Akranes | 17 mm | F/2,8 | 20 sec | ISO 1600

I take more shots, but also take time to simply witness and enjoy being at this beautiful location (don’t forget this, it is really inspiring to just observe the beauty). Although the carpark is close by, we feel quite isolated and alone. The smell and sound of the sea adds to this experience and we feel grateful that we are here. After a while the aurora activity becomes less intens and the band starts to get really faint again. Also, we observe that it has slightly shifted and lies more behind the city. We decide that it is time to leave this place and head for the car.
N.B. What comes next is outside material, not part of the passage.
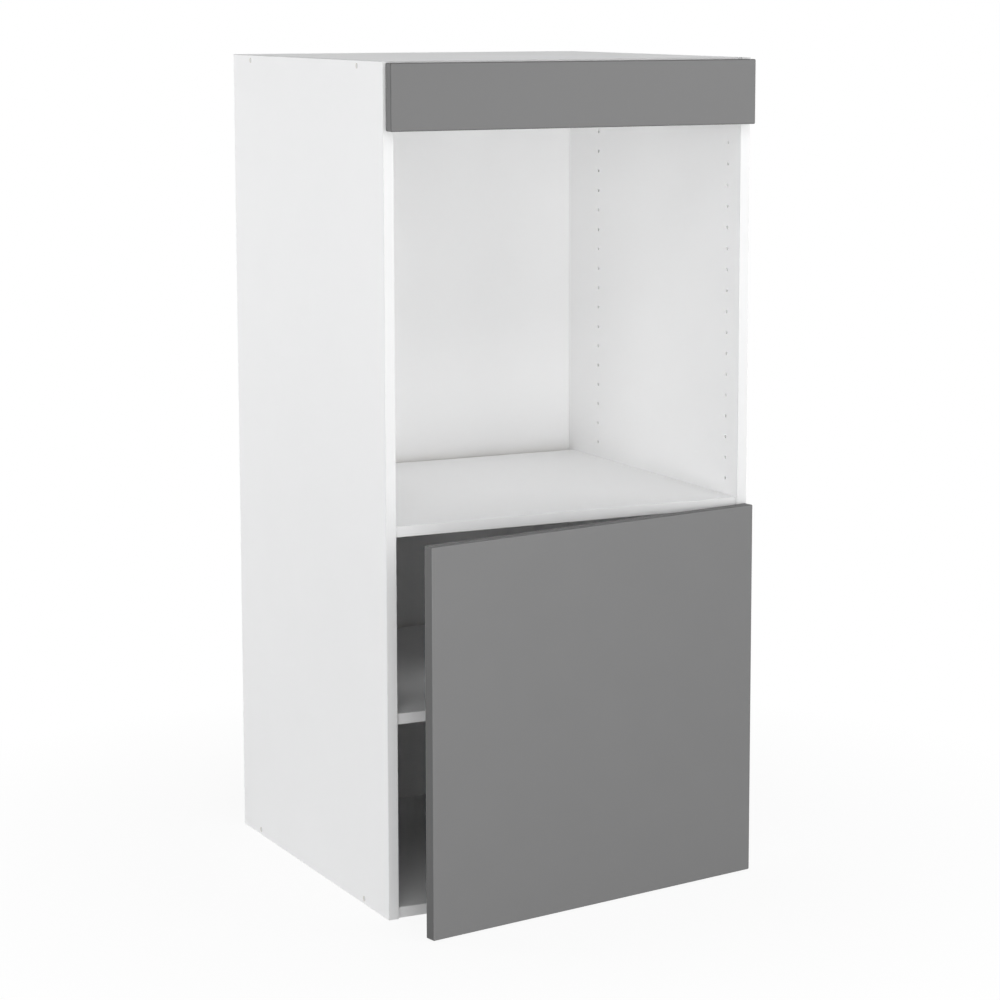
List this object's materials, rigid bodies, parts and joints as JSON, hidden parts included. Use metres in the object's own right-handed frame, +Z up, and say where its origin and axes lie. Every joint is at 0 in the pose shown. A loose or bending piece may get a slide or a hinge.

I take some pictures at the other lighthouse but for me, this doesn’t work that well because of all the yellow city light that is being casted on this lighthouse. 

There was more to come!

As we are driving out of the city and leave the last light posts behind, we enter the dark world that is the countryside of Iceland. The aurora that we saw at the lighthouse was indeed just a small part. This band stretches all the way across the horizon and is much brighter at its peak. Now it is even getting brighter and patterns start to appear. Looking for a composition while driving in the dark and staring at the aurora is hard (and dangerous). I find a spot next to the road and set up my gear. The aurora gives us an amazing show and I take an image. I miss some foreground interest but this is solved by a nearing car. His lights reveal just enough details for the foreground to become interesting. 

Just outside of Akranes | 17 mm | F/2,8 | 10 sec | ISO 1600

We keep on watching till it becomes faint again and then decide it is time to leave. We got still a few hours of driving in front of us. During this we see the aurora until we get to the clouded part of the country again. Driving through the night we feel happy to have witnessed this. It turned out that we were really lucky as well. During our stay this was the only night that we observed clear skies!